■ Task prompt: Can you reproduce the data beneath, keeping every line exact?

■ Collected material:
|---|

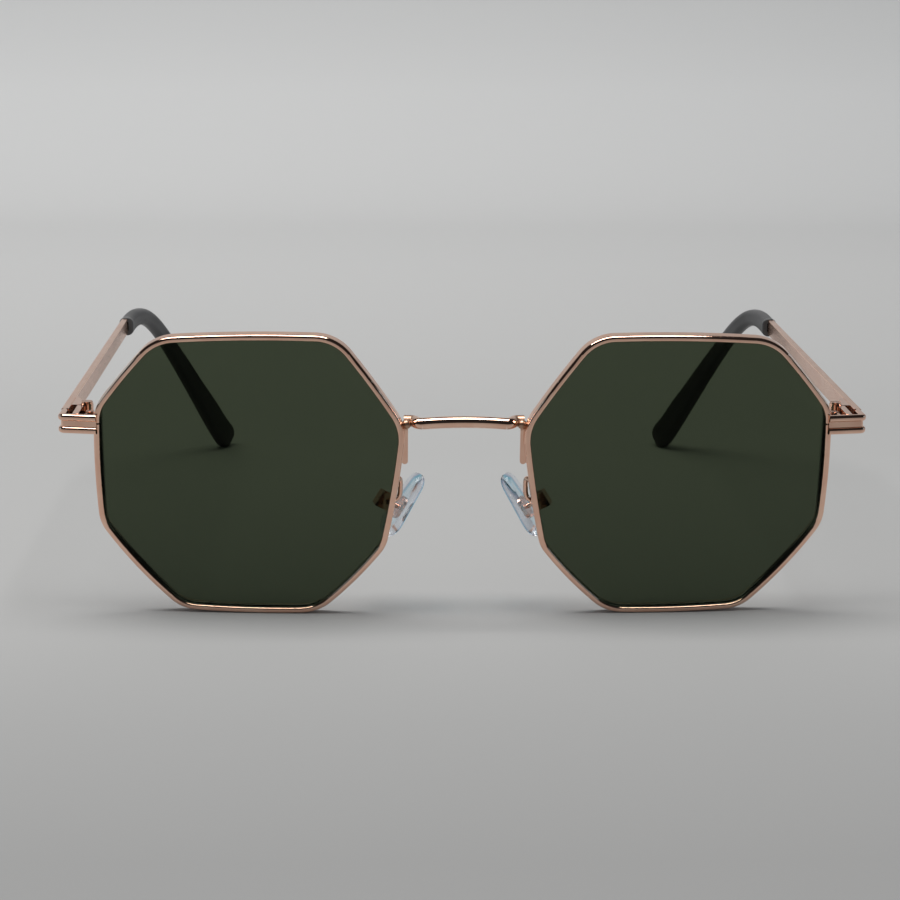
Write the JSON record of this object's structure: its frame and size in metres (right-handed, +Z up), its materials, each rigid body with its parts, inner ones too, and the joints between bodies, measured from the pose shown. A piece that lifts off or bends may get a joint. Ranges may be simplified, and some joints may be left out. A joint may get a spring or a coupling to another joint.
{
  "type": "octagonal tinted eyeglasses",
  "caption": "Wire-rimmed octagonal sunglasses with a bar bridge, adjustable clear nose pads, screw hinges and folding temples with curved tips.",
  "frame": {"origin": "centre of the bounding box on the surface that the rims and tips stand on", "axes": "+X across the face to the right as seen from the front, the front faces -Y, the temples run to +Y, +Z up"},
  "size_m": [0.1422, 0.1396, 0.0521],
  "materials": {
    "rose_gold": "polished rose gold plating",
    "screw_gold": "polished rose gold plating",
    "lens_tint": "dark green tint",
    "black_acetate": "gloss",
    "clear_silicone": "clear gloss"
  },
  "bodies": {
    "front": {"bridge": "rose_gold", "right_rim": "rose_gold", "left_rim": "rose_gold", "right_lens": "lens_tint", "left_lens": "lens_tint", "right_end_piece": "rose_gold", "left_end_piece": "rose_gold", "right_upper_closing_block": "rose_gold", "left_upper_closing_block": "rose_gold", "right_lower_closing_block": "rose_gold", "left_lower_closing_block": "rose_gold", "right_front_hinge_leaf": "rose_gold", "left_front_hinge_leaf": "rose_gold", "right_pad_arm": "rose_gold", "left_pad_arm": "rose_gold", "closing_screws": "screw_gold", "hinge_screws": "screw_gold", "pad_screws": "screw_gold"},
    "right_temple_arm": {"right_temple": "rose_gold", "right_temple_tip": "black_acetate", "right_temple_hinge_leaf": "rose_gold"},
    "right_pad": {"right_nose_pad": "clear_silicone", "right_pad_insert": "rose_gold"},
    "left_temple_arm": {"left_temple": "rose_gold", "left_temple_tip": "black_acetate", "left_temple_hinge_leaf": "rose_gold"},
    "left_pad": {"left_nose_pad": "clear_silicone", "left_pad_insert": "rose_gold"}
  },
  "joints": [
    {"name": "right_temple_fold", "type": "hinge", "parent": "front", "child": "right_temple_arm", "pos_m": [0.0662, -0.05862, 0.03541], "axis": [0, 0, 1], "range_deg": [0, 80]},
    {"name": "left_temple_fold", "type": "hinge", "parent": "front", "child": "left_temple_arm", "pos_m": [-0.0662, -0.05862, 0.03541], "axis": [0, 0, -1], "range_deg": [0, 66]},
    {"name": "right_pad_rock", "type": "hinge", "parent": "front", "child": "right_pad", "pos_m": [0.01383, -0.06, 0.02038], "axis": [0.2207, 0.9659, 0.1352], "range_deg": [-8, 8]},
    {"name": "left_pad_rock", "type": "hinge", "parent": "front", "child": "left_pad", "pos_m": [-0.01383, -0.06, 0.02038], "axis": [0.2207, -0.9659, -0.1352], "range_deg": [-8, 8]}
  ]
}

|---|

■ Solution:
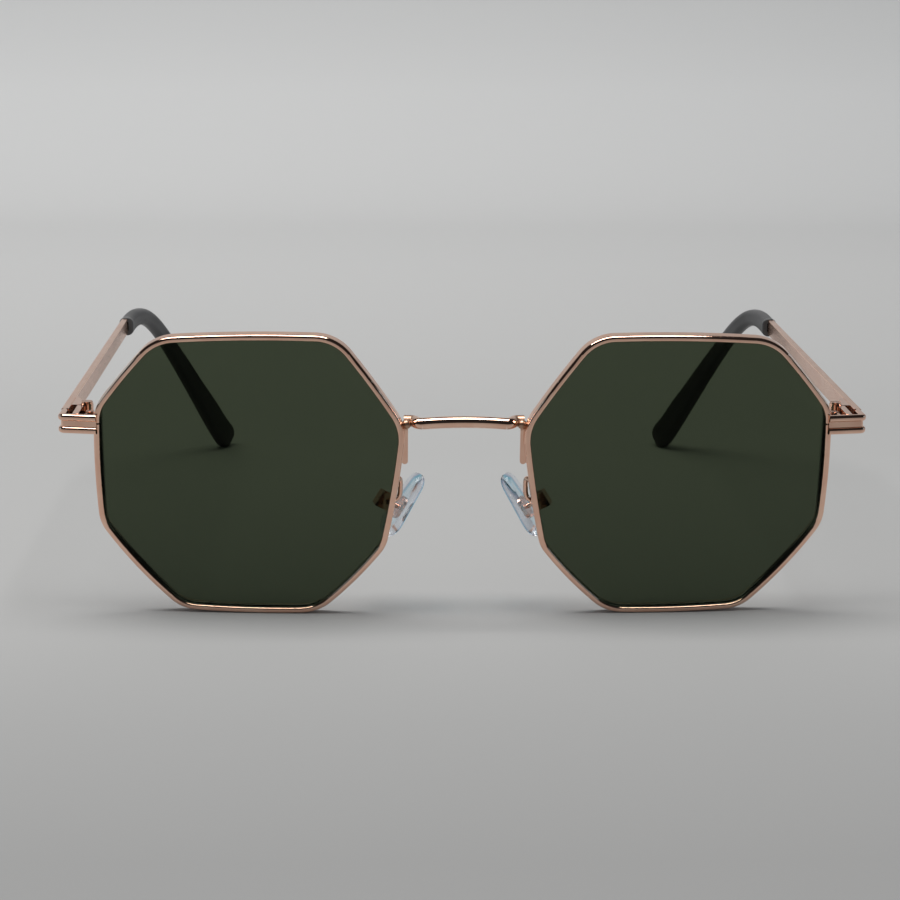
Write the JSON record of this object's structure: its frame and size in metres (right-handed, +Z up), its materials, each rigid body with its parts, inner ones too, and the joints between bodies, measured from the pose shown. A piece that lifts off or bends may get a joint. Ranges may be simplified, and some joints may be left out. A joint may get a spring or a coupling to another joint.
{
  "type": "octagonal tinted eyeglasses",
  "caption": "Wire-rimmed octagonal sunglasses with a bar bridge, adjustable clear nose pads, screw hinges and folding temples with curved tips.",
  "frame": {"origin": "centre of the bounding box on the surface that the rims and tips stand on", "axes": "+X across the face to the right as seen from the front, the front faces -Y, the temples run to +Y, +Z up"},
  "size_m": [0.1422, 0.1396, 0.0521],
  "materials": {
    "rose_gold": "polished rose gold plating",
    "screw_gold": "polished rose gold plating",
    "lens_tint": "dark green tint",
    "black_acetate": "gloss",
    "clear_silicone": "clear gloss"
  },
  "bodies": {
    "front": {"bridge": "rose_gold", "right_rim": "rose_gold", "left_rim": "rose_gold", "right_lens": "lens_tint", "left_lens": "lens_tint", "right_end_piece": "rose_gold", "left_end_piece": "rose_gold", "right_upper_closing_block": "rose_gold", "left_upper_closing_block": "rose_gold", "right_lower_closing_block": "rose_gold", "left_lower_closing_block": "rose_gold", "right_front_hinge_leaf": "rose_gold", "left_front_hinge_leaf": "rose_gold", "right_pad_arm": "rose_gold", "left_pad_arm": "rose_gold", "closing_screws": "screw_gold", "hinge_screws": "screw_gold", "pad_screws": "screw_gold"},
    "right_temple_arm": {"right_temple": "rose_gold", "right_temple_tip": "black_acetate", "right_temple_hinge_leaf": "rose_gold"},
    "right_pad": {"right_nose_pad": "clear_silicone", "right_pad_insert": "rose_gold"},
    "left_temple_arm": {"left_temple": "rose_gold", "left_temple_tip": "black_acetate", "left_temple_hinge_leaf": "rose_gold"},
    "left_pad": {"left_nose_pad": "clear_silicone", "left_pad_insert": "rose_gold"}
  },
  "joints": [
    {"name": "right_temple_fold", "type": "hinge", "parent": "front", "child": "right_temple_arm", "pos_m": [0.0662, -0.05862, 0.03541], "axis": [0, 0, 1], "range_deg": [0, 80]},
    {"name": "left_temple_fold", "type": "hinge", "parent": "front", "child": "left_temple_arm", "pos_m": [-0.0662, -0.05862, 0.03541], "axis": [0, 0, -1], "range_deg": [0, 66]},
    {"name": "right_pad_rock", "type": "hinge", "parent": "front", "child": "right_pad", "pos_m": [0.01383, -0.06, 0.02038], "axis": [0.2207, 0.9659, 0.1352], "range_deg": [-8, 8]},
    {"name": "left_pad_rock", "type": "hinge", "parent": "front", "child": "left_pad", "pos_m": [-0.01383, -0.06, 0.02038], "axis": [0.2207, -0.9659, -0.1352], "range_deg": [-8, 8]}
  ]
}